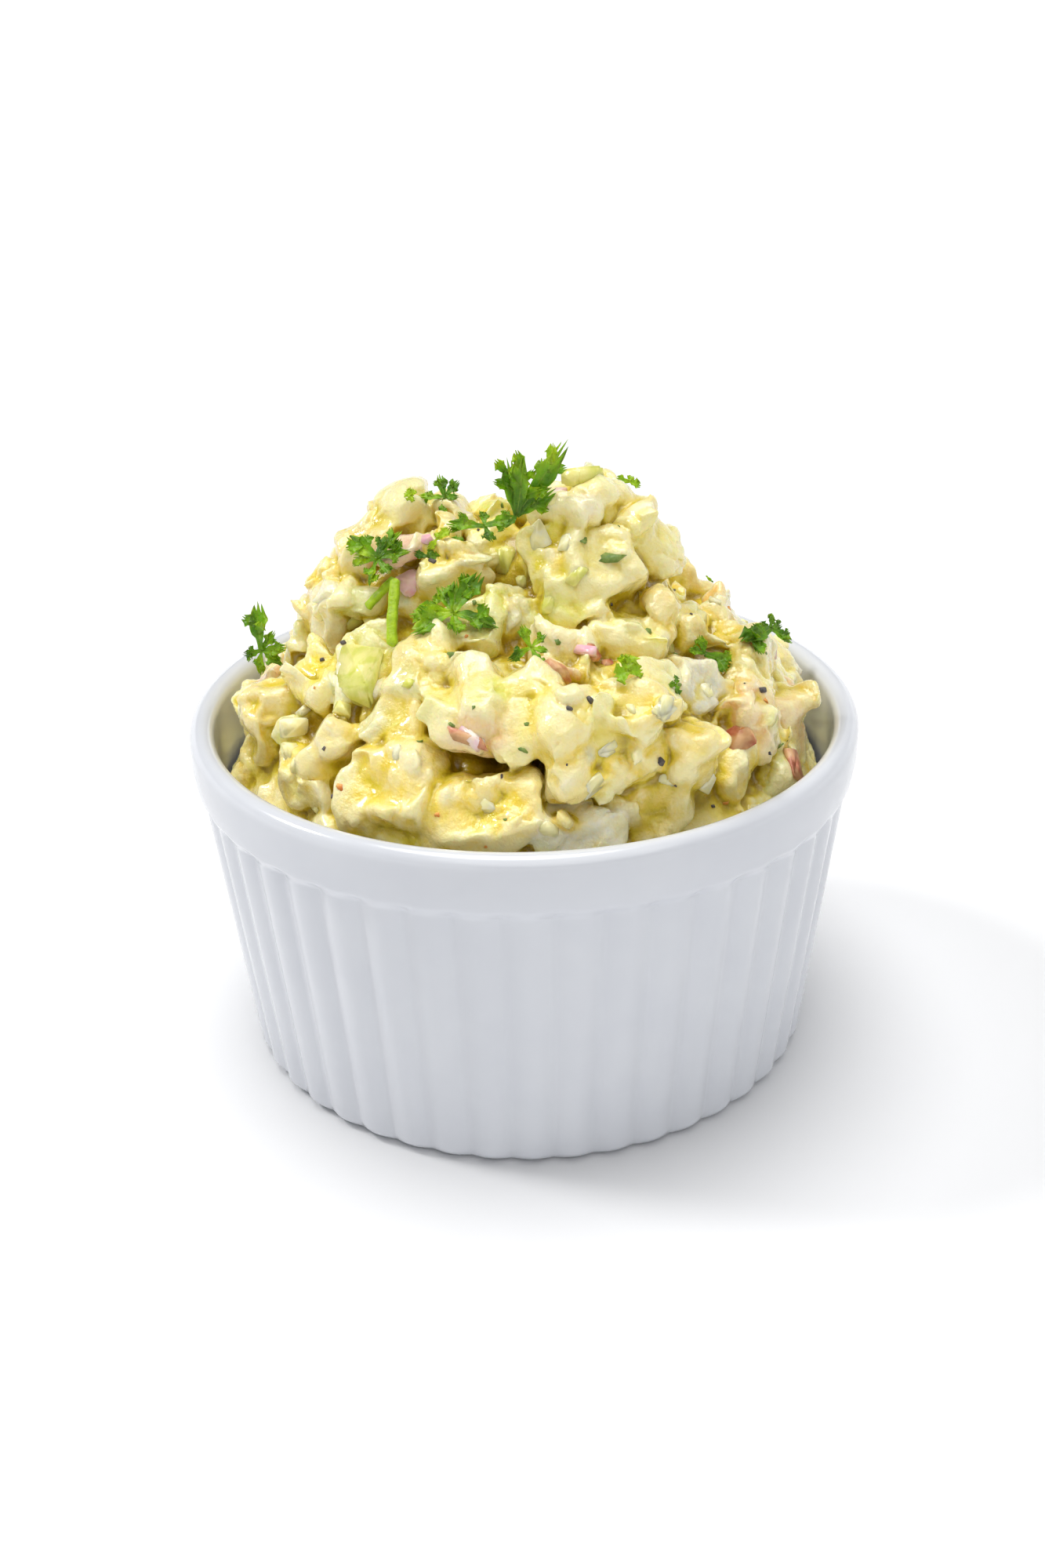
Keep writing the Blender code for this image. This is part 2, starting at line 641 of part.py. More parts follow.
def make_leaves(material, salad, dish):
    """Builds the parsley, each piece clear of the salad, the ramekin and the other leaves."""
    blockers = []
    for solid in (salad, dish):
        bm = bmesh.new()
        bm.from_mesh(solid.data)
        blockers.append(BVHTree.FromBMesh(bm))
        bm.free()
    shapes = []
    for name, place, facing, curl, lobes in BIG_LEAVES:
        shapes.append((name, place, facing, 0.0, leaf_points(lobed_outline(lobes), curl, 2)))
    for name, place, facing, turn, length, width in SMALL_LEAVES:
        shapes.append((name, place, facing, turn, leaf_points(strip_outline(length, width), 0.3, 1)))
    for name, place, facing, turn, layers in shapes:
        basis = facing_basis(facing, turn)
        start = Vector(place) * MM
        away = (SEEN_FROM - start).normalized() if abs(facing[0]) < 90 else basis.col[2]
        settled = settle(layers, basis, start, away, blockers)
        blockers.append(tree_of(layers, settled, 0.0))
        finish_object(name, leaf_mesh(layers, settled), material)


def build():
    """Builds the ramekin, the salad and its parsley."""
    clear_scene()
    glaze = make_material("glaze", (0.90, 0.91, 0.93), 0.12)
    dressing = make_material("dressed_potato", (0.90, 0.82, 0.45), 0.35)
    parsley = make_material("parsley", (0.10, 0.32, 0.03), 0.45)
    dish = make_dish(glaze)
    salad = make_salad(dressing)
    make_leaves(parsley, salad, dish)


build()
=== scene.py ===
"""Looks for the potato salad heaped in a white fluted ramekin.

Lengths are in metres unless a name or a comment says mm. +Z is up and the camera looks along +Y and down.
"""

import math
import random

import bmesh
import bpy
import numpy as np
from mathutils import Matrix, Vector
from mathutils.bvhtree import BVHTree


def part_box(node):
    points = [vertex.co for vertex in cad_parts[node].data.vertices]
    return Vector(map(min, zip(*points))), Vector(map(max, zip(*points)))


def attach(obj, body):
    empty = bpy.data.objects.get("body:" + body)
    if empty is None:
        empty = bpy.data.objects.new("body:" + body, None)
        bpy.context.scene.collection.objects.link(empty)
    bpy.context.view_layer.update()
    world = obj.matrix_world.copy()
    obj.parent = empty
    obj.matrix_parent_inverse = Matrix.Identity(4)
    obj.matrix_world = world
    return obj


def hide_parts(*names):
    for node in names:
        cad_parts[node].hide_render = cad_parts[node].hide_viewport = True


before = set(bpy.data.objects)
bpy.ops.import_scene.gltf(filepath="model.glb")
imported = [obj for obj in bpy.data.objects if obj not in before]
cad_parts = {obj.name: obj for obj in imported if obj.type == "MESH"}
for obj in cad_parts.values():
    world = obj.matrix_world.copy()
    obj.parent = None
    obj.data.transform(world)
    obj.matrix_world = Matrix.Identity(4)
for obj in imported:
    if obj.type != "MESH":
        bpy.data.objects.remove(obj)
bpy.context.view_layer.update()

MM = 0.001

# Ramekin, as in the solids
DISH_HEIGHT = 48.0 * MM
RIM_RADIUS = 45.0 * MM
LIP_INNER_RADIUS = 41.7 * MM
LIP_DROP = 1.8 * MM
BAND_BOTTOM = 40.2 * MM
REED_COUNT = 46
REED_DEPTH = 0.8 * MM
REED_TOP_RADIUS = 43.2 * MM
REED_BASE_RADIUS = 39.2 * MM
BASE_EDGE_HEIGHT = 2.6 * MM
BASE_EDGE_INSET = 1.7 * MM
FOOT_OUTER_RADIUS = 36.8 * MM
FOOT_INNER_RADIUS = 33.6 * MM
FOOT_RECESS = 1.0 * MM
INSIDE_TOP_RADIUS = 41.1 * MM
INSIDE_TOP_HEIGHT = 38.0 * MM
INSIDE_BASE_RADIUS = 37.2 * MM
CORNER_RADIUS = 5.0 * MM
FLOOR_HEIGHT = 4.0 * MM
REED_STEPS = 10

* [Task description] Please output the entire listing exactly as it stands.

* [Output of the task]
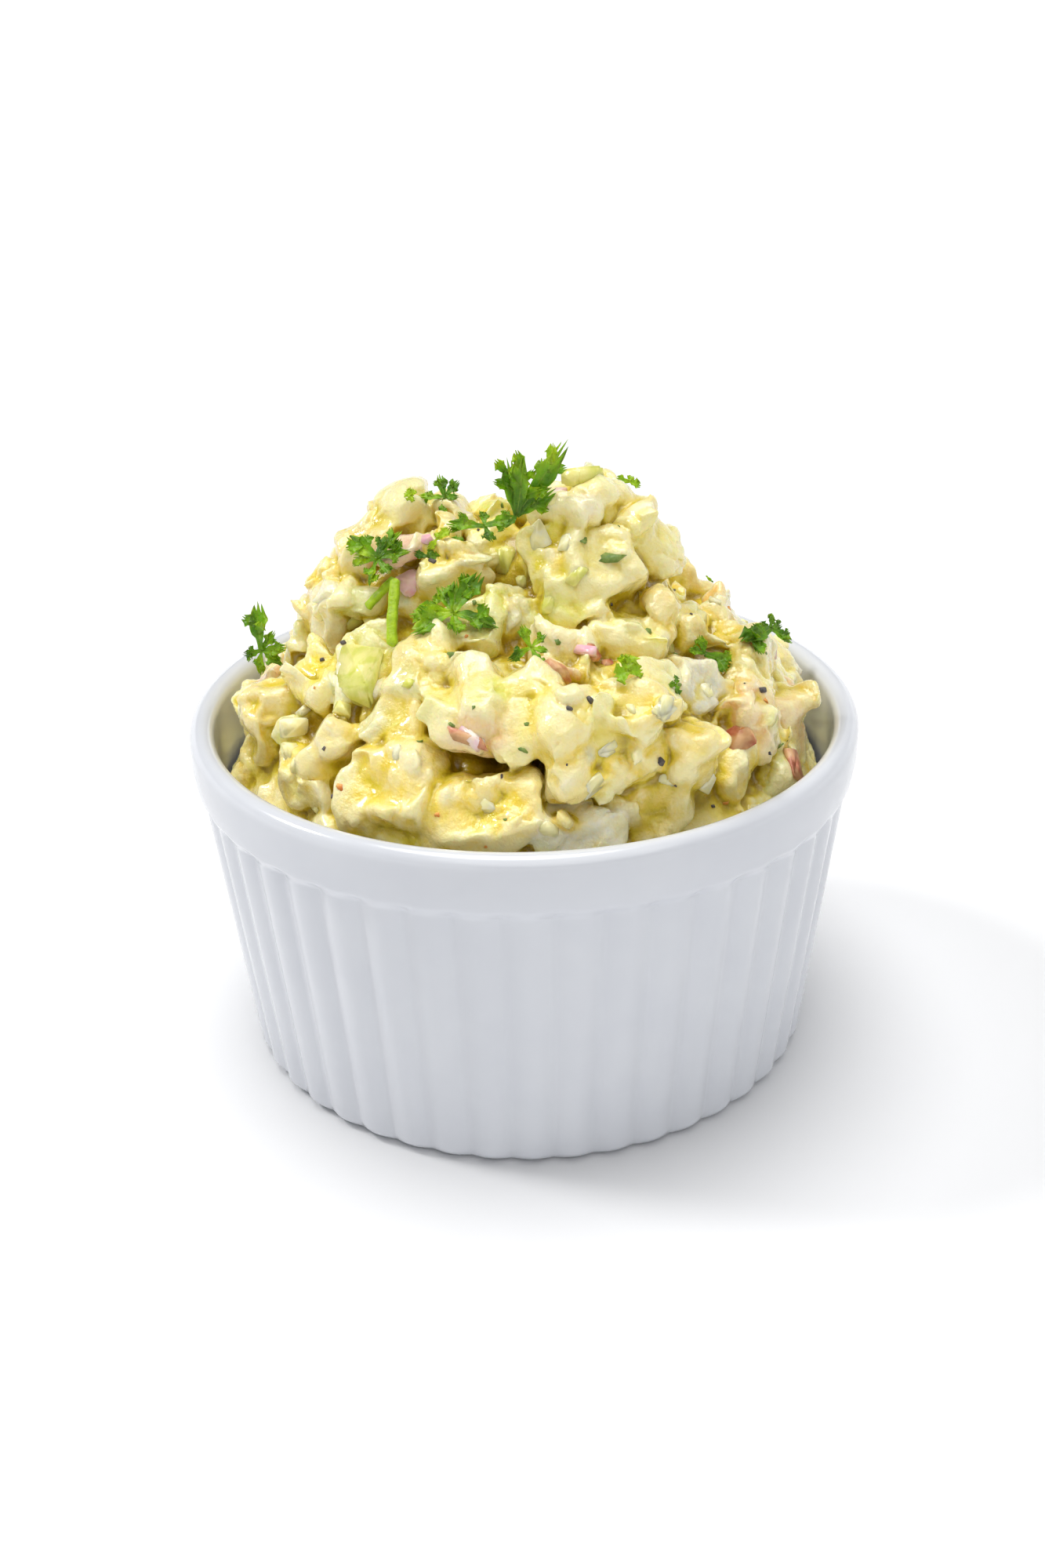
Keep writing the Blender code for this image. This is part 2, starting at line 641 of part.py. More parts follow.
def make_leaves(material, salad, dish):
    """Builds the parsley, each piece clear of the salad, the ramekin and the other leaves."""
    blockers = []
    for solid in (salad, dish):
        bm = bmesh.new()
        bm.from_mesh(solid.data)
        blockers.append(BVHTree.FromBMesh(bm))
        bm.free()
    shapes = []
    for name, place, facing, curl, lobes in BIG_LEAVES:
        shapes.append((name, place, facing, 0.0, leaf_points(lobed_outline(lobes), curl, 2)))
    for name, place, facing, turn, length, width in SMALL_LEAVES:
        shapes.append((name, place, facing, turn, leaf_points(strip_outline(length, width), 0.3, 1)))
    for name, place, facing, turn, layers in shapes:
        basis = facing_basis(facing, turn)
        start = Vector(place) * MM
        away = (SEEN_FROM - start).normalized() if abs(facing[0]) < 90 else basis.col[2]
        settled = settle(layers, basis, start, away, blockers)
        blockers.append(tree_of(layers, settled, 0.0))
        finish_object(name, leaf_mesh(layers, settled), material)


def build():
    """Builds the ramekin, the salad and its parsley."""
    clear_scene()
    glaze = make_material("glaze", (0.90, 0.91, 0.93), 0.12)
    dressing = make_material("dressed_potato", (0.90, 0.82, 0.45), 0.35)
    parsley = make_material("parsley", (0.10, 0.32, 0.03), 0.45)
    dish = make_dish(glaze)
    salad = make_salad(dressing)
    make_leaves(parsley, salad, dish)


build()
=== scene.py ===
"""Looks for the potato salad heaped in a white fluted ramekin.

Lengths are in metres unless a name or a comment says mm. +Z is up and the camera looks along +Y and down.
"""

import math
import random

import bmesh
import bpy
import numpy as np
from mathutils import Matrix, Vector
from mathutils.bvhtree import BVHTree


def part_box(node):
    points = [vertex.co for vertex in cad_parts[node].data.vertices]
    return Vector(map(min, zip(*points))), Vector(map(max, zip(*points)))


def attach(obj, body):
    empty = bpy.data.objects.get("body:" + body)
    if empty is None:
        empty = bpy.data.objects.new("body:" + body, None)
        bpy.context.scene.collection.objects.link(empty)
    bpy.context.view_layer.update()
    world = obj.matrix_world.copy()
    obj.parent = empty
    obj.matrix_parent_inverse = Matrix.Identity(4)
    obj.matrix_world = world
    return obj


def hide_parts(*names):
    for node in names:
        cad_parts[node].hide_render = cad_parts[node].hide_viewport = True


before = set(bpy.data.objects)
bpy.ops.import_scene.gltf(filepath="model.glb")
imported = [obj for obj in bpy.data.objects if obj not in before]
cad_parts = {obj.name: obj for obj in imported if obj.type == "MESH"}
for obj in cad_parts.values():
    world = obj.matrix_world.copy()
    obj.parent = None
    obj.data.transform(world)
    obj.matrix_world = Matrix.Identity(4)
for obj in imported:
    if obj.type != "MESH":
        bpy.data.objects.remove(obj)
bpy.context.view_layer.update()

MM = 0.001

# Ramekin, as in the solids
DISH_HEIGHT = 48.0 * MM
RIM_RADIUS = 45.0 * MM
LIP_INNER_RADIUS = 41.7 * MM
LIP_DROP = 1.8 * MM
BAND_BOTTOM = 40.2 * MM
REED_COUNT = 46
REED_DEPTH = 0.8 * MM
REED_TOP_RADIUS = 43.2 * MM
REED_BASE_RADIUS = 39.2 * MM
BASE_EDGE_HEIGHT = 2.6 * MM
BASE_EDGE_INSET = 1.7 * MM
FOOT_OUTER_RADIUS = 36.8 * MM
FOOT_INNER_RADIUS = 33.6 * MM
FOOT_RECESS = 1.0 * MM
INSIDE_TOP_RADIUS = 41.1 * MM
INSIDE_TOP_HEIGHT = 38.0 * MM
INSIDE_BASE_RADIUS = 37.2 * MM
CORNER_RADIUS = 5.0 * MM
FLOOR_HEIGHT = 4.0 * MM
REED_STEPS = 10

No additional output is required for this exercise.